** SOURCE MATERIAL **
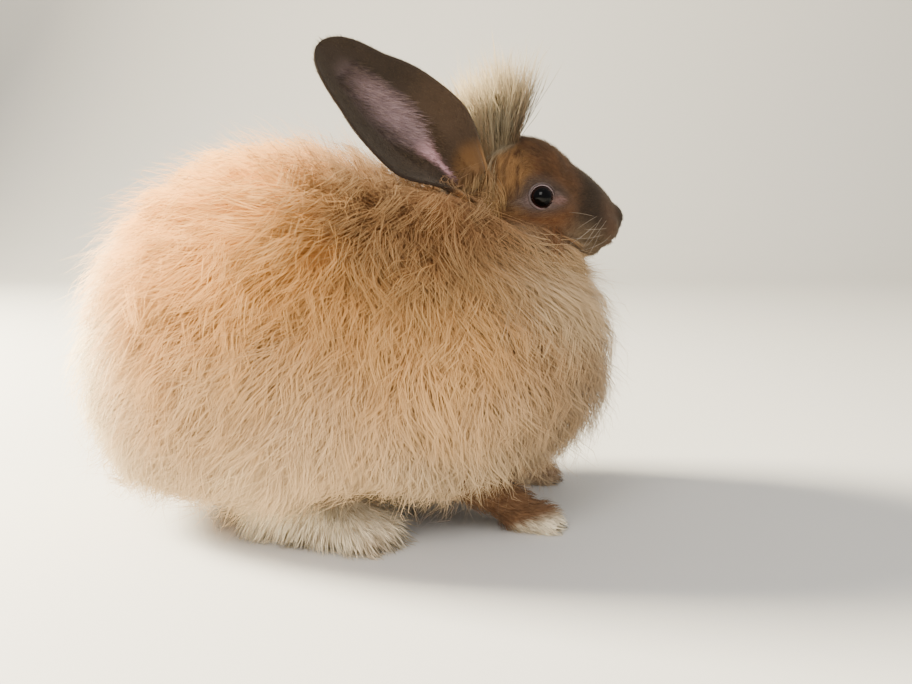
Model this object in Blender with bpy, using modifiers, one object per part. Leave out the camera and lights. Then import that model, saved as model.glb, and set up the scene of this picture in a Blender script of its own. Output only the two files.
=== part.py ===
"""A life-size model of an angora rabbit, sitting, with its head raised and its ears laid back.

Metres, +Z up. The rabbit faces +X and its left side is +Y. The origin is on the floor,
under the middle of the box that holds the coat. Flesh and coat are eggs, bodies with their
own reach each way, and the wool is made of flat locks that grow from a core inside the coat.
"""

import math
import random

import bmesh
import bpy
from mathutils import Matrix, Vector
from mathutils.bvhtree import BVHTree

# The coat, out to its tips
COAT_CENTRE = Vector((-0.002, 0.0, 0.112))
COAT_FRONT = 0.172
COAT_REAR = 0.170
COAT_SIDE = 0.118
COAT_UP = 0.134
COAT_DOWN = 0.102
COAT_SLOPE = (-0.045, 0.100, 0.32)  # where the back starts to fall, where it ends, by what share
CORE_DEPTH = 0.023  # the core lies this far under the tips, half of the wool's depth
NECK_DEPTH = 0.017
TAIL_DEPTH = 0.012

# How far a body is swollen before it cuts its neighbour, which leaves a gap between the two
SWELL = 0.0004
EAR_SWELL = 0.0006
LOCK_SWELL = 0.0006
EDGE_SWELL = 3.5  # a lock's thin edges and its tip are swollen more, to keep the gap as wide there
TIP_SWELL = 6.0
UNDER_SWELL = 0.5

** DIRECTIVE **
Print the listing above from its first line through the line with "ears laid back.", and stop there.

** ANSWER IN FULL **
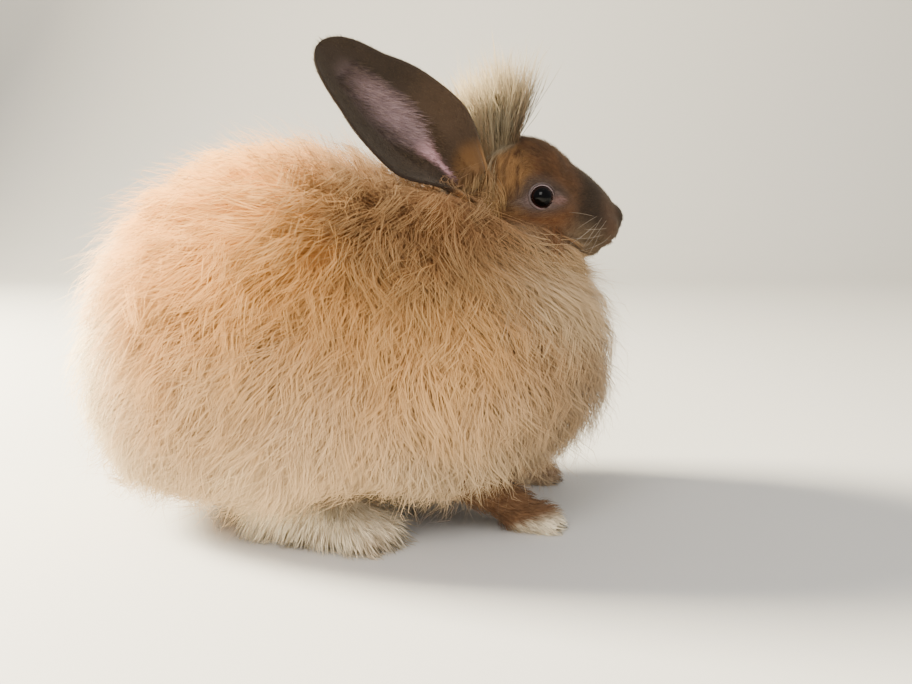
Model this object in Blender with bpy, using modifiers, one object per part. Leave out the camera and lights. Then import that model, saved as model.glb, and set up the scene of this picture in a Blender script of its own. Output only the two files.
=== part.py ===
"""A life-size model of an angora rabbit, sitting, with its head raised and its ears laid back.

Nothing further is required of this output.